• **Task description**
Repeat every line below exactly as it reads.
(begin)
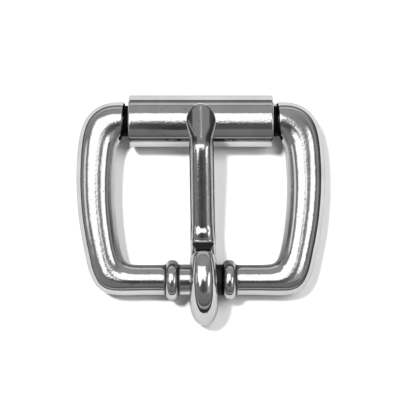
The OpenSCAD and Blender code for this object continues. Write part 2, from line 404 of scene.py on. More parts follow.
# %% [markdown]
# ## The roller
# The roller is a length of tube, rolled from sheet, so a fine seam runs along it.
# A tube could be a boolean of two cylinders, but its polished ends have rounded
# edges that catch the light. Here the section of the wall, a long thin loop with
# rounded corners, is carried round the axle, and the run stops either side of the
# seam.

# %% Roller
EDGE_R = 0.3
INNER_EDGE_R = 0.15
SEAM_W = 0.2
SEAM_TURN = math.radians(205)


def wall_loop():
    """Section of the wall as (x, radius): a rectangle whose corners are quarter
    circles, wide at the outside and small at the bore."""
    half = ROLLER_LEN / 2
    corners = [
        (half, ROLLER_R, EDGE_R, 90),
        (half, ROLLER_BORE_R, INNER_EDGE_R, 0),
        (-half, ROLLER_BORE_R, INNER_EDGE_R, -90),
        (-half, ROLLER_R, EDGE_R, -180),
    ]
    sides = []
    for x, r, edge, start in corners:
        a = np.radians(start - np.linspace(0, 90, 13))
        centre = np.array([x - np.sign(x) * edge, r - edge if r > 3 else r + edge])
        sides.append(centre + edge * np.stack([np.cos(a), np.sin(a)], 1))
    loop = []
    for here, ahead in zip(sides, sides[1:] + sides[:1]):
        loop.append(here)
        gap = np.linalg.norm(ahead[0] - here[-1])
        if gap > 5:
            t = np.array([0.01, 0.25, 0.5, 0.75, 0.99])[:, None]
            loop.append(here[-1] * (1 - t) + ahead[0] * t)
    return np.concatenate(loop)


def roller_rings():
    """The wall's loop at each turn about the axle; turn 0 is straight up."""
    lip = SEAM_W / 2 / ROLLER_R
    turn = SEAM_TURN + np.linspace(lip, 2 * np.pi - lip, 181)
    loop = wall_loop()
    x = np.broadcast_to(loop[:, 0], (len(turn), len(loop)))
    u = PITCH + loop[:, 1] * np.sin(turn)[:, None]
    v = loop[:, 1] * np.cos(turn)[:, None]
    return np.stack([x, u, v], axis=-1)


roller_sleeve = skin("roller_sleeve", placed(roller_rings()))

# %% [markdown]
# ## The tongue
# The tongue is one casting too. Its tip is a flattened leaf that lies on the
# roller, and a straight shank with softly squared edges aims down at the heel bar.
# At its foot a small raised panel is filed, and behind it a stub rises to the eye,
# which goes in front of the heel bar, under it and back over the top, where its
# blunt nose meets the stub at a hairline slit. It is one run of rings: a ring lies
# between an upper and a lower point, and each half is an oval of its own flatness.

# %% Profile tables of the tongue
SHANK_W = 3.66
TIP_W = 4.66
TIP_GAP = 0.15
TIP_SLOPE = 0.35
FOOT_U = 9.75
FOOT_TOP = 4.2
FOOT_UNDER = 0.4
RISE_TOP = 0.22
RISE_UNDER = 0.19
CREST_U = 20.9
BORE_R = 2.75
SLIT_TURN = math.radians(43.5)
SLIT_W = 0.18
BEND_R = 5.2
NOSE_R = 0.42
DOME_R = 6.7
DOME_CENTRE = (0.2, 0.74)
BACK_R = 9.74
BACK_CENTRE = (2.3, -1.46)
BACK_TURN = math.radians(360 - 38.3)
BELLY_TURN = math.radians(360 - 101.1)


def top_line(u, proud=0):
    """Point on the shank's sloping top, or proud of it."""
    return [u, FOOT_TOP + RISE_TOP * (u - FOOT_U) + proud]


def under_line(u, proud=0):
    """Point on the shank's sloping underside."""
    return [u, FOOT_UNDER + RISE_UNDER * (u - FOOT_U) + proud]


def under_tip(past):
    """Underside of the tip: a hollow that follows the roller at a small gap."""
    return [PITCH + past, math.sqrt((ROLLER_R + TIP_GAP) ** 2 - past ** 2)]


def top_tip(past):
    """Sloping top face of the tip, by the distance past the roller's axis."""
    return [PITCH + past, top_line(CREST_U)[1] - TIP_SLOPE * (PITCH + past - CREST_U)]


# Columns: upper point (u, v), lower point (u, v), width, place of the widest line
# from the upper point to the lower one, flatness of the upper half; the lower
# half's is the same all along
STRAIGHT = (SHANK_W, 0.54, 2.8)
SHANK = np.array([[*row, 2.4] for row in (
    [PITCH + 2.64, 3.8, PITCH + 2.5, 3.52, 0.5, 0.6, 2],
    [PITCH + 2.58, 3.92, PITCH + 2.4, 3.52, 1.25, 0.62, 2],
    [PITCH + 2.4, 4.18, *under_tip(2.22), 2.1, 0.65, 2.1],
    [*top_tip(1.9), *under_tip(1.8), 3, 0.68, 2.2],
    [*top_tip(1.05), *under_tip(1.05), 4.05, 0.7, 2.3],
    [*top_tip(-0.25), *under_tip(-0.1), TIP_W, 0.7, 2.3],
    [*top_tip(-1.35), *under_tip(-1.2), 4.4, 0.66, 2.4],
    [*top_tip(-2.5), *under_tip(-2.35), 3.75, 0.6, 2.5],
    [*top_tip(-3.4), *under_tip(-3.25), 3.6, 0.56, 2.6],
    [*top_tip(-4.05), *under_line(21.6, -0.05), *STRAIGHT],
    [20.75, top_line(20.75)[1] - 0.1, *under_line(21), *STRAIGHT],
    [*top_line(19.9, -0.03), *under_line(20.1), *STRAIGHT],
    *([*top_line(above), *under_line(below), *STRAIGHT] for above, below in (
        (18, 18), (15, 15), (12, 12.2), (9.75, 10.3), (8.8, 9.6))),
    [*top_line(8.4, 0.03), *under_line(9.2), 3.67, 0.53, 2.9],
    [*top_line(8, 0.13), *under_line(8.8), 3.69, 0.52, 3],
    [*top_line(7.6, 0.25), *under_line(8.45), 3.72, 0.51, 3.1],
    [*top_line(7.2, 0.29), *under_line(8.1), 3.74, 0.5, 3.2],
    [*top_line(6.7, 0.28), *under_line(7.75, -0.02), 3.77, 0.5, 3.3],
    [*top_line(6.25, 0.29), *under_line(7.5, -0.05), 3.8, 0.5, 3.4],
    [6.02, 4, *under_line(7.25, -0.1), 3.82, 0.52, 3.4],
    [5.86, 4.22, *under_line(7.05, -0.15), 3.85, 0.55, 3.4],
    [5.5, 4.78, *under_line(6.85, -0.2), 3.88, 0.6, 3.3],
    [5.27, 5.1, *under_line(6.7, -0.26), 3.9, 0.62, 3.2],
)])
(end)
• **Completed task**
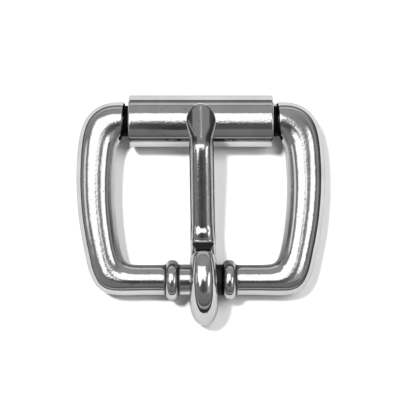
The OpenSCAD and Blender code for this object continues. Write part 2, from line 404 of scene.py on. More parts follow.
# %% [markdown]
# ## The roller
# The roller is a length of tube, rolled from sheet, so a fine seam runs along it.
# A tube could be a boolean of two cylinders, but its polished ends have rounded
# edges that catch the light. Here the section of the wall, a long thin loop with
# rounded corners, is carried round the axle, and the run stops either side of the
# seam.

# %% Roller
EDGE_R = 0.3
INNER_EDGE_R = 0.15
SEAM_W = 0.2
SEAM_TURN = math.radians(205)


def wall_loop():
    """Section of the wall as (x, radius): a rectangle whose corners are quarter
    circles, wide at the outside and small at the bore."""
    half = ROLLER_LEN / 2
    corners = [
        (half, ROLLER_R, EDGE_R, 90),
        (half, ROLLER_BORE_R, INNER_EDGE_R, 0),
        (-half, ROLLER_BORE_R, INNER_EDGE_R, -90),
        (-half, ROLLER_R, EDGE_R, -180),
    ]
    sides = []
    for x, r, edge, start in corners:
        a = np.radians(start - np.linspace(0, 90, 13))
        centre = np.array([x - np.sign(x) * edge, r - edge if r > 3 else r + edge])
        sides.append(centre + edge * np.stack([np.cos(a), np.sin(a)], 1))
    loop = []
    for here, ahead in zip(sides, sides[1:] + sides[:1]):
        loop.append(here)
        gap = np.linalg.norm(ahead[0] - here[-1])
        if gap > 5:
            t = np.array([0.01, 0.25, 0.5, 0.75, 0.99])[:, None]
            loop.append(here[-1] * (1 - t) + ahead[0] * t)
    return np.concatenate(loop)


def roller_rings():
    """The wall's loop at each turn about the axle; turn 0 is straight up."""
    lip = SEAM_W / 2 / ROLLER_R
    turn = SEAM_TURN + np.linspace(lip, 2 * np.pi - lip, 181)
    loop = wall_loop()
    x = np.broadcast_to(loop[:, 0], (len(turn), len(loop)))
    u = PITCH + loop[:, 1] * np.sin(turn)[:, None]
    v = loop[:, 1] * np.cos(turn)[:, None]
    return np.stack([x, u, v], axis=-1)


roller_sleeve = skin("roller_sleeve", placed(roller_rings()))

# %% [markdown]
# ## The tongue
# The tongue is one casting too. Its tip is a flattened leaf that lies on the
# roller, and a straight shank with softly squared edges aims down at the heel bar.
# At its foot a small raised panel is filed, and behind it a stub rises to the eye,
# which goes in front of the heel bar, under it and back over the top, where its
# blunt nose meets the stub at a hairline slit. It is one run of rings: a ring lies
# between an upper and a lower point, and each half is an oval of its own flatness.

# %% Profile tables of the tongue
SHANK_W = 3.66
TIP_W = 4.66
TIP_GAP = 0.15
TIP_SLOPE = 0.35
FOOT_U = 9.75
FOOT_TOP = 4.2
FOOT_UNDER = 0.4
RISE_TOP = 0.22
RISE_UNDER = 0.19
CREST_U = 20.9
BORE_R = 2.75
SLIT_TURN = math.radians(43.5)
SLIT_W = 0.18
BEND_R = 5.2
NOSE_R = 0.42
DOME_R = 6.7
DOME_CENTRE = (0.2, 0.74)
BACK_R = 9.74
BACK_CENTRE = (2.3, -1.46)
BACK_TURN = math.radians(360 - 38.3)
BELLY_TURN = math.radians(360 - 101.1)


def top_line(u, proud=0):
    """Point on the shank's sloping top, or proud of it."""
    return [u, FOOT_TOP + RISE_TOP * (u - FOOT_U) + proud]


def under_line(u, proud=0):
    """Point on the shank's sloping underside."""
    return [u, FOOT_UNDER + RISE_UNDER * (u - FOOT_U) + proud]


def under_tip(past):
    """Underside of the tip: a hollow that follows the roller at a small gap."""
    return [PITCH + past, math.sqrt((ROLLER_R + TIP_GAP) ** 2 - past ** 2)]


def top_tip(past):
    """Sloping top face of the tip, by the distance past the roller's axis."""
    return [PITCH + past, top_line(CREST_U)[1] - TIP_SLOPE * (PITCH + past - CREST_U)]


# Columns: upper point (u, v), lower point (u, v), width, place of the widest line
# from the upper point to the lower one, flatness of the upper half; the lower
# half's is the same all along
STRAIGHT = (SHANK_W, 0.54, 2.8)
SHANK = np.array([[*row, 2.4] for row in (
    [PITCH + 2.64, 3.8, PITCH + 2.5, 3.52, 0.5, 0.6, 2],
    [PITCH + 2.58, 3.92, PITCH + 2.4, 3.52, 1.25, 0.62, 2],
    [PITCH + 2.4, 4.18, *under_tip(2.22), 2.1, 0.65, 2.1],
    [*top_tip(1.9), *under_tip(1.8), 3, 0.68, 2.2],
    [*top_tip(1.05), *under_tip(1.05), 4.05, 0.7, 2.3],
    [*top_tip(-0.25), *under_tip(-0.1), TIP_W, 0.7, 2.3],
    [*top_tip(-1.35), *under_tip(-1.2), 4.4, 0.66, 2.4],
    [*top_tip(-2.5), *under_tip(-2.35), 3.75, 0.6, 2.5],
    [*top_tip(-3.4), *under_tip(-3.25), 3.6, 0.56, 2.6],
    [*top_tip(-4.05), *under_line(21.6, -0.05), *STRAIGHT],
    [20.75, top_line(20.75)[1] - 0.1, *under_line(21), *STRAIGHT],
    [*top_line(19.9, -0.03), *under_line(20.1), *STRAIGHT],
    *([*top_line(above), *under_line(below), *STRAIGHT] for above, below in (
        (18, 18), (15, 15), (12, 12.2), (9.75, 10.3), (8.8, 9.6))),
    [*top_line(8.4, 0.03), *under_line(9.2), 3.67, 0.53, 2.9],
    [*top_line(8, 0.13), *under_line(8.8), 3.69, 0.52, 3],
    [*top_line(7.6, 0.25), *under_line(8.45), 3.72, 0.51, 3.1],
    [*top_line(7.2, 0.29), *under_line(8.1), 3.74, 0.5, 3.2],
    [*top_line(6.7, 0.28), *under_line(7.75, -0.02), 3.77, 0.5, 3.3],
    [*top_line(6.25, 0.29), *under_line(7.5, -0.05), 3.8, 0.5, 3.4],
    [6.02, 4, *under_line(7.25, -0.1), 3.82, 0.52, 3.4],
    [5.86, 4.22, *under_line(7.05, -0.15), 3.85, 0.55, 3.4],
    [5.5, 4.78, *under_line(6.85, -0.2), 3.88, 0.6, 3.3],
    [5.27, 5.1, *under_line(6.7, -0.26), 3.9, 0.62, 3.2],
)])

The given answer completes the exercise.